Reproduce the data in its entirety, exactly as supplied.

Begin PROVIDED RECORDS

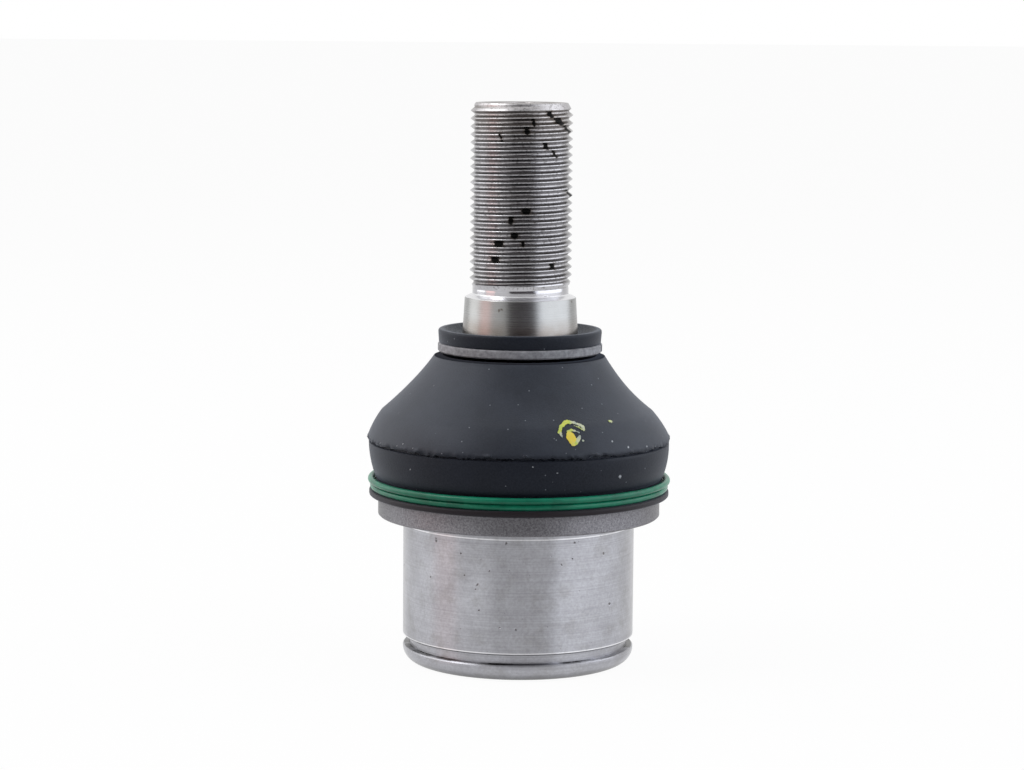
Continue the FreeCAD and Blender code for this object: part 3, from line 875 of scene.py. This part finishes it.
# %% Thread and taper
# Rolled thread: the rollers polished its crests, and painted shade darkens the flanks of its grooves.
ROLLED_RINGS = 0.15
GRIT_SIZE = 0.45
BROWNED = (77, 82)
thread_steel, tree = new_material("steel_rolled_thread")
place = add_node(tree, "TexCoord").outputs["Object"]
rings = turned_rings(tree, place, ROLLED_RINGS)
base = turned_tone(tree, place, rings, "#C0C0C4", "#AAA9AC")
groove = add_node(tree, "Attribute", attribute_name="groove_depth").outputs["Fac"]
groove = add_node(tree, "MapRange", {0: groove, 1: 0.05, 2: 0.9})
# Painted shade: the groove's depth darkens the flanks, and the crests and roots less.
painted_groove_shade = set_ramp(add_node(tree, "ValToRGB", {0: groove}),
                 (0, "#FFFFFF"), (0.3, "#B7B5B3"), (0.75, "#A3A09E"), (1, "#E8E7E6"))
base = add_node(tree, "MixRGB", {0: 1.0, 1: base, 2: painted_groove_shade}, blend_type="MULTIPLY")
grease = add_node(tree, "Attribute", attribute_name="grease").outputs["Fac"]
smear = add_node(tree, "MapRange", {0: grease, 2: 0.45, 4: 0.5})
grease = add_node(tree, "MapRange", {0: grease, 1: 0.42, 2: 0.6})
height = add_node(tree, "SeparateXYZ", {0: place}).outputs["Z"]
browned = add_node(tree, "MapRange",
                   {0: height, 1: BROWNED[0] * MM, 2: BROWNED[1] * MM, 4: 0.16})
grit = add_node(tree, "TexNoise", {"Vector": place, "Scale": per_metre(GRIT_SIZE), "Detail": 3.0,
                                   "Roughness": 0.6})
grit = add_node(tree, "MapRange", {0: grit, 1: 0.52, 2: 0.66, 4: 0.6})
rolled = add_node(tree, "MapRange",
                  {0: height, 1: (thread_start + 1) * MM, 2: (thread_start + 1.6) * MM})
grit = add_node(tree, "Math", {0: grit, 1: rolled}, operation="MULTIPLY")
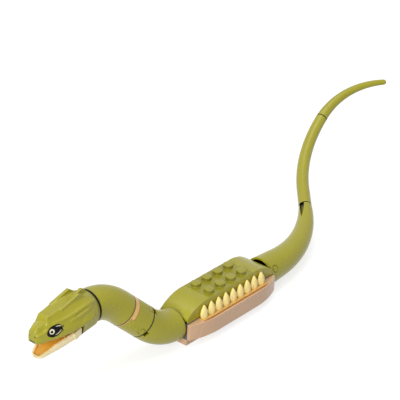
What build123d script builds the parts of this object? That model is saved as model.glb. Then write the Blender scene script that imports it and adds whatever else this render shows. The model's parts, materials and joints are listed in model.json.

End PROVIDED RECORDS

> [COMPLETE RESPONSE]:
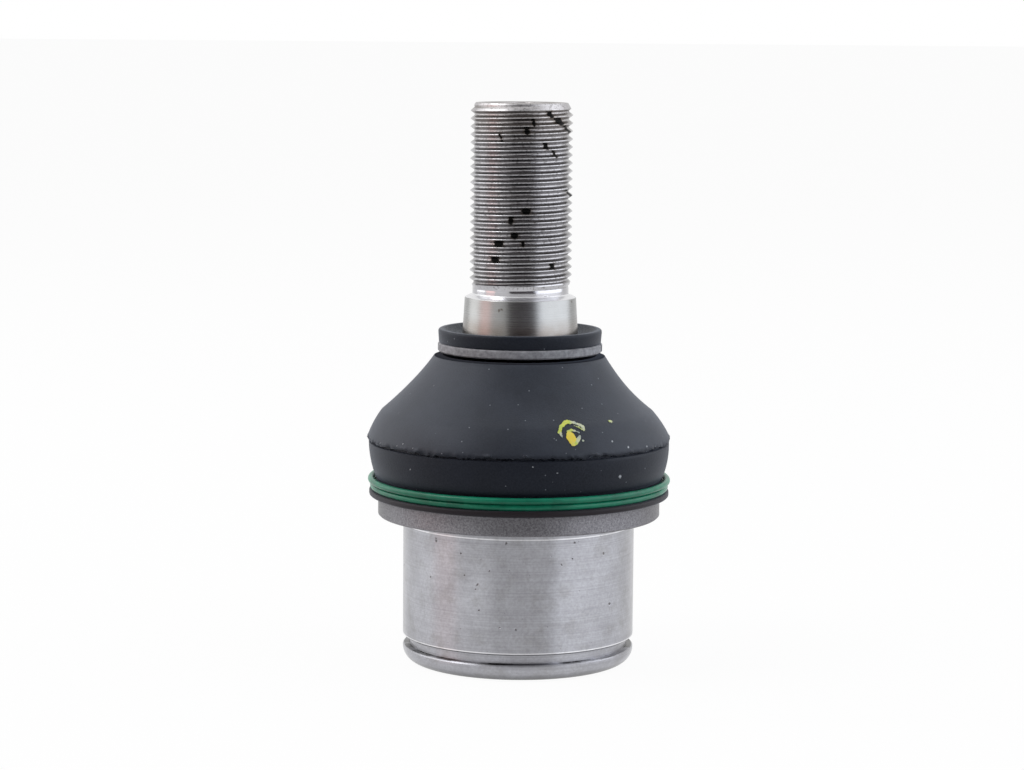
Continue the FreeCAD and Blender code for this object: part 3, from line 875 of scene.py. This part finishes it.
# %% Thread and taper
# Rolled thread: the rollers polished its crests, and painted shade darkens the flanks of its grooves.
ROLLED_RINGS = 0.15
GRIT_SIZE = 0.45
BROWNED = (77, 82)
thread_steel, tree = new_material("steel_rolled_thread")
place = add_node(tree, "TexCoord").outputs["Object"]
rings = turned_rings(tree, place, ROLLED_RINGS)
base = turned_tone(tree, place, rings, "#C0C0C4", "#AAA9AC")
groove = add_node(tree, "Attribute", attribute_name="groove_depth").outputs["Fac"]
groove = add_node(tree, "MapRange", {0: groove, 1: 0.05, 2: 0.9})
# Painted shade: the groove's depth darkens the flanks, and the crests and roots less.
painted_groove_shade = set_ramp(add_node(tree, "ValToRGB", {0: groove}),
                 (0, "#FFFFFF"), (0.3, "#B7B5B3"), (0.75, "#A3A09E"), (1, "#E8E7E6"))
base = add_node(tree, "MixRGB", {0: 1.0, 1: base, 2: painted_groove_shade}, blend_type="MULTIPLY")
grease = add_node(tree, "Attribute", attribute_name="grease").outputs["Fac"]
smear = add_node(tree, "MapRange", {0: grease, 2: 0.45, 4: 0.5})
grease = add_node(tree, "MapRange", {0: grease, 1: 0.42, 2: 0.6})
height = add_node(tree, "SeparateXYZ", {0: place}).outputs["Z"]
browned = add_node(tree, "MapRange",
                   {0: height, 1: BROWNED[0] * MM, 2: BROWNED[1] * MM, 4: 0.16})
grit = add_node(tree, "TexNoise", {"Vector": place, "Scale": per_metre(GRIT_SIZE), "Detail": 3.0,
                                   "Roughness": 0.6})
grit = add_node(tree, "MapRange", {0: grit, 1: 0.52, 2: 0.66, 4: 0.6})
rolled = add_node(tree, "MapRange",
                  {0: height, 1: (thread_start + 1) * MM, 2: (thread_start + 1.6) * MM})
grit = add_node(tree, "Math", {0: grit, 1: rolled}, operation="MULTIPLY")
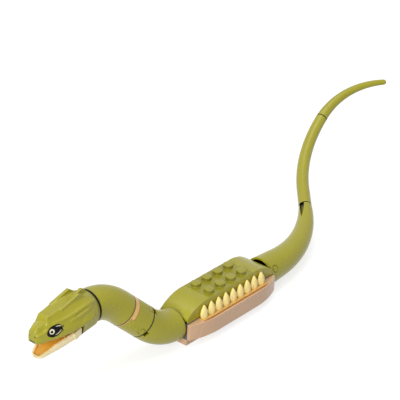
What build123d script builds the parts of this object? That model is saved as model.glb. Then write the Blender scene script that imports it and adds whatever else this render shows. The model's parts, materials and joints are listed in model.json.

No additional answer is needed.